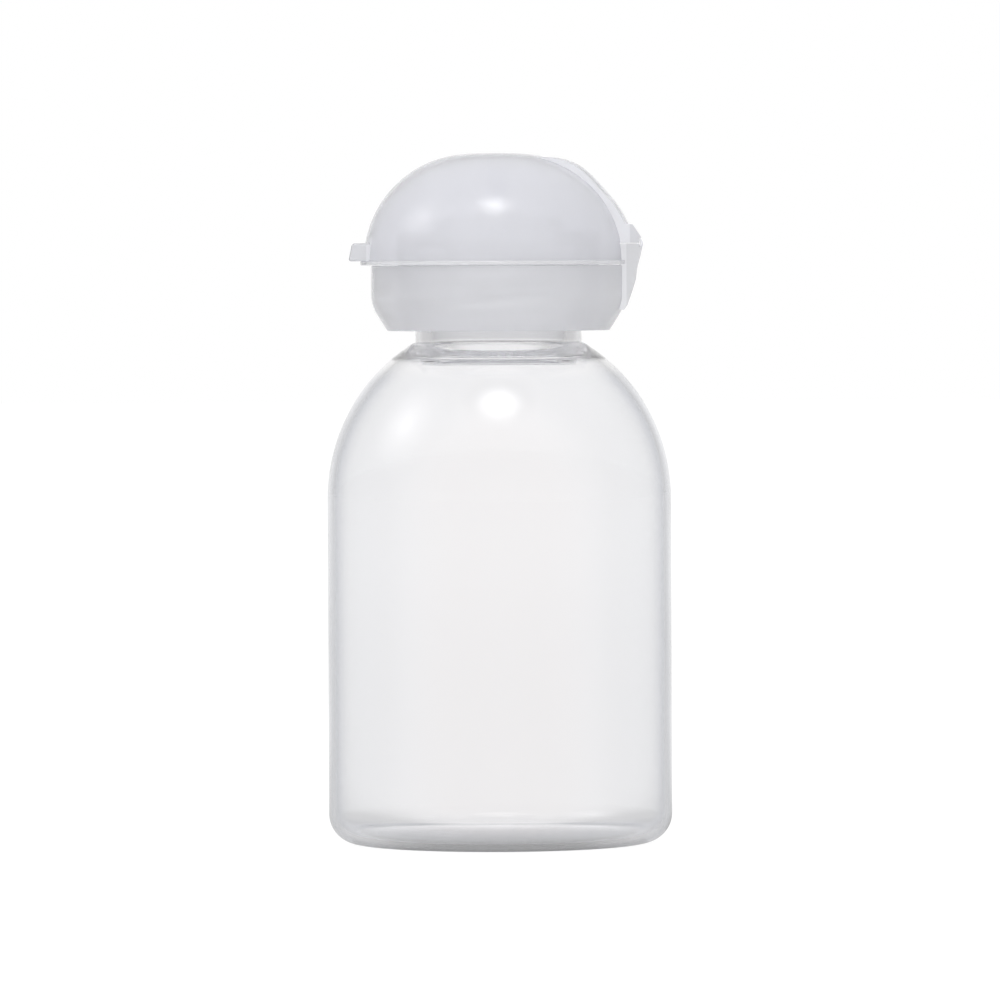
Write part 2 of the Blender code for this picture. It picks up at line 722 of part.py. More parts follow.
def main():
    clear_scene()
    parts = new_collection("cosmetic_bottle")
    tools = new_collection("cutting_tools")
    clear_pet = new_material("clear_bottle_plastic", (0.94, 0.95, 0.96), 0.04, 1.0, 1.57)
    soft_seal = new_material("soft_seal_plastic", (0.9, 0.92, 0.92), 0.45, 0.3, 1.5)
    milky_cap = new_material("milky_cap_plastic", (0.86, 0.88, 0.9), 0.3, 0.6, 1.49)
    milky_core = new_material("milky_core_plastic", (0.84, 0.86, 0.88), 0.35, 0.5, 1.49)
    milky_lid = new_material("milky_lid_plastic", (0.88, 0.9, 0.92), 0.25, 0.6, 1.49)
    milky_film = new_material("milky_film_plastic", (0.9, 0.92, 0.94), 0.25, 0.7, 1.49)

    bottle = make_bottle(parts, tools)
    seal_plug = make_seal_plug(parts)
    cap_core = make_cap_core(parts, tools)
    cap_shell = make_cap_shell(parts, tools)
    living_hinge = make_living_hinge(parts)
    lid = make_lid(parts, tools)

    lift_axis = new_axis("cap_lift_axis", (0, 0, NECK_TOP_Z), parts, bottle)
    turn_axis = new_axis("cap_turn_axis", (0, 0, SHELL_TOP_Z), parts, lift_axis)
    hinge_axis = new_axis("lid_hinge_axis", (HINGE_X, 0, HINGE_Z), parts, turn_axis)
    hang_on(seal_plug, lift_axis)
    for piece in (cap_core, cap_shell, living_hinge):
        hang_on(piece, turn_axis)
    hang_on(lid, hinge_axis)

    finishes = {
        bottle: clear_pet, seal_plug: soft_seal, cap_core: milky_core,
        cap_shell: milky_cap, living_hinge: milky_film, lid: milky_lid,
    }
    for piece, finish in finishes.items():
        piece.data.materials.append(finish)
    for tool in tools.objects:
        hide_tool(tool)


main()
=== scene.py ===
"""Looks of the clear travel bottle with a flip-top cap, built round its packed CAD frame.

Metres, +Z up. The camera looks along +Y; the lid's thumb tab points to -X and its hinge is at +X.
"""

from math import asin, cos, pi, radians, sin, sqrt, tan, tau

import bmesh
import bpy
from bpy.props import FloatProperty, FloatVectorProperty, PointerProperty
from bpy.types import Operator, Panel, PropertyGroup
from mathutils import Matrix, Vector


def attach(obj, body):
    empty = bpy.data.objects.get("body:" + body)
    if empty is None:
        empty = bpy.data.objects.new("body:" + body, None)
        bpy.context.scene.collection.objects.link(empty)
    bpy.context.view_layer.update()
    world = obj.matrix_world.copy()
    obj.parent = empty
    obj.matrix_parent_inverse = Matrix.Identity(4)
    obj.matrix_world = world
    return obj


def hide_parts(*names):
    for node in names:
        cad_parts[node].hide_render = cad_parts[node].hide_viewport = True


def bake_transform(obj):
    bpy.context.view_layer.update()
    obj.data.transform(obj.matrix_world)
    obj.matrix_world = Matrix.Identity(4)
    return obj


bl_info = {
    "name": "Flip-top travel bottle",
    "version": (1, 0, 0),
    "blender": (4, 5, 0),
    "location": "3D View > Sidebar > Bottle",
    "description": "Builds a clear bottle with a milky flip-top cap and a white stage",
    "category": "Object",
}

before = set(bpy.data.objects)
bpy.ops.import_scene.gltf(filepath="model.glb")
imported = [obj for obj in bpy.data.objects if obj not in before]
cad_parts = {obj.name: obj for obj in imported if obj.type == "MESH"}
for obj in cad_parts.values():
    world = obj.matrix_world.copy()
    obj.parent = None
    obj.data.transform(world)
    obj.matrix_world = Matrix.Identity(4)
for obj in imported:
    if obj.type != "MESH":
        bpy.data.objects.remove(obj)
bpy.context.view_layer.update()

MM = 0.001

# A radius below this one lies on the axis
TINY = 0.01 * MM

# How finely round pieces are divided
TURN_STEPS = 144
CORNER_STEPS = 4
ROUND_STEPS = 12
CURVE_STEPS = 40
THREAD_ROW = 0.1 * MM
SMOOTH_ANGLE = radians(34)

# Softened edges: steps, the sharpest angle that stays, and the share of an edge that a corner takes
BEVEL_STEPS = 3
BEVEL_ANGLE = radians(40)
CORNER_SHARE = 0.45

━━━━

- The task: All of the lines above must be returned exactly.

- Task solution:
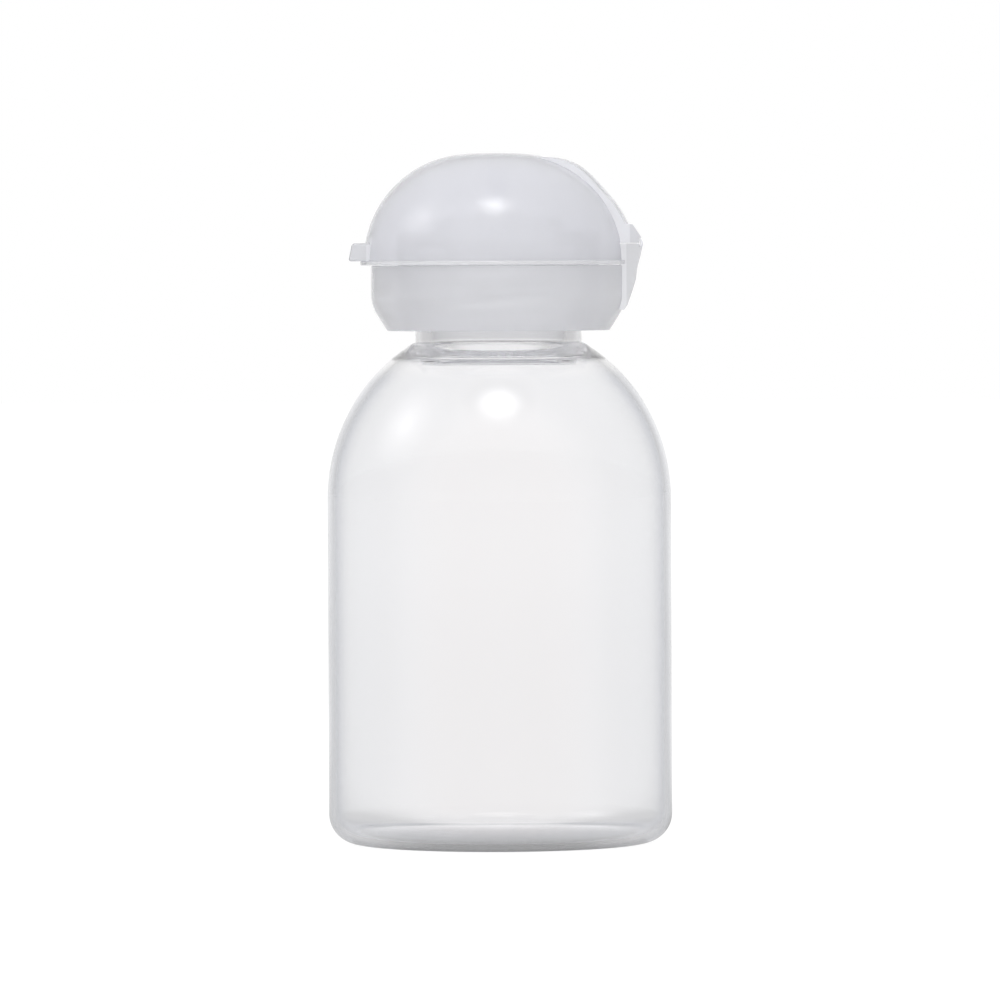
Write part 2 of the Blender code for this picture. It picks up at line 722 of part.py. More parts follow.
def main():
    clear_scene()
    parts = new_collection("cosmetic_bottle")
    tools = new_collection("cutting_tools")
    clear_pet = new_material("clear_bottle_plastic", (0.94, 0.95, 0.96), 0.04, 1.0, 1.57)
    soft_seal = new_material("soft_seal_plastic", (0.9, 0.92, 0.92), 0.45, 0.3, 1.5)
    milky_cap = new_material("milky_cap_plastic", (0.86, 0.88, 0.9), 0.3, 0.6, 1.49)
    milky_core = new_material("milky_core_plastic", (0.84, 0.86, 0.88), 0.35, 0.5, 1.49)
    milky_lid = new_material("milky_lid_plastic", (0.88, 0.9, 0.92), 0.25, 0.6, 1.49)
    milky_film = new_material("milky_film_plastic", (0.9, 0.92, 0.94), 0.25, 0.7, 1.49)

    bottle = make_bottle(parts, tools)
    seal_plug = make_seal_plug(parts)
    cap_core = make_cap_core(parts, tools)
    cap_shell = make_cap_shell(parts, tools)
    living_hinge = make_living_hinge(parts)
    lid = make_lid(parts, tools)

    lift_axis = new_axis("cap_lift_axis", (0, 0, NECK_TOP_Z), parts, bottle)
    turn_axis = new_axis("cap_turn_axis", (0, 0, SHELL_TOP_Z), parts, lift_axis)
    hinge_axis = new_axis("lid_hinge_axis", (HINGE_X, 0, HINGE_Z), parts, turn_axis)
    hang_on(seal_plug, lift_axis)
    for piece in (cap_core, cap_shell, living_hinge):
        hang_on(piece, turn_axis)
    hang_on(lid, hinge_axis)

    finishes = {
        bottle: clear_pet, seal_plug: soft_seal, cap_core: milky_core,
        cap_shell: milky_cap, living_hinge: milky_film, lid: milky_lid,
    }
    for piece, finish in finishes.items():
        piece.data.materials.append(finish)
    for tool in tools.objects:
        hide_tool(tool)


main()
=== scene.py ===
"""Looks of the clear travel bottle with a flip-top cap, built round its packed CAD frame.

Metres, +Z up. The camera looks along +Y; the lid's thumb tab points to -X and its hinge is at +X.
"""

from math import asin, cos, pi, radians, sin, sqrt, tan, tau

import bmesh
import bpy
from bpy.props import FloatProperty, FloatVectorProperty, PointerProperty
from bpy.types import Operator, Panel, PropertyGroup
from mathutils import Matrix, Vector


def attach(obj, body):
    empty = bpy.data.objects.get("body:" + body)
    if empty is None:
        empty = bpy.data.objects.new("body:" + body, None)
        bpy.context.scene.collection.objects.link(empty)
    bpy.context.view_layer.update()
    world = obj.matrix_world.copy()
    obj.parent = empty
    obj.matrix_parent_inverse = Matrix.Identity(4)
    obj.matrix_world = world
    return obj


def hide_parts(*names):
    for node in names:
        cad_parts[node].hide_render = cad_parts[node].hide_viewport = True


def bake_transform(obj):
    bpy.context.view_layer.update()
    obj.data.transform(obj.matrix_world)
    obj.matrix_world = Matrix.Identity(4)
    return obj


bl_info = {
    "name": "Flip-top travel bottle",
    "version": (1, 0, 0),
    "blender": (4, 5, 0),
    "location": "3D View > Sidebar > Bottle",
    "description": "Builds a clear bottle with a milky flip-top cap and a white stage",
    "category": "Object",
}

before = set(bpy.data.objects)
bpy.ops.import_scene.gltf(filepath="model.glb")
imported = [obj for obj in bpy.data.objects if obj not in before]
cad_parts = {obj.name: obj for obj in imported if obj.type == "MESH"}
for obj in cad_parts.values():
    world = obj.matrix_world.copy()
    obj.parent = None
    obj.data.transform(world)
    obj.matrix_world = Matrix.Identity(4)
for obj in imported:
    if obj.type != "MESH":
        bpy.data.objects.remove(obj)
bpy.context.view_layer.update()

MM = 0.001

# A radius below this one lies on the axis
TINY = 0.01 * MM

# How finely round pieces are divided
TURN_STEPS = 144
CORNER_STEPS = 4
ROUND_STEPS = 12
CURVE_STEPS = 40
THREAD_ROW = 0.1 * MM
SMOOTH_ANGLE = radians(34)

# Softened edges: steps, the sharpest angle that stays, and the share of an edge that a corner takes
BEVEL_STEPS = 3
BEVEL_ANGLE = radians(40)
CORNER_SHARE = 0.45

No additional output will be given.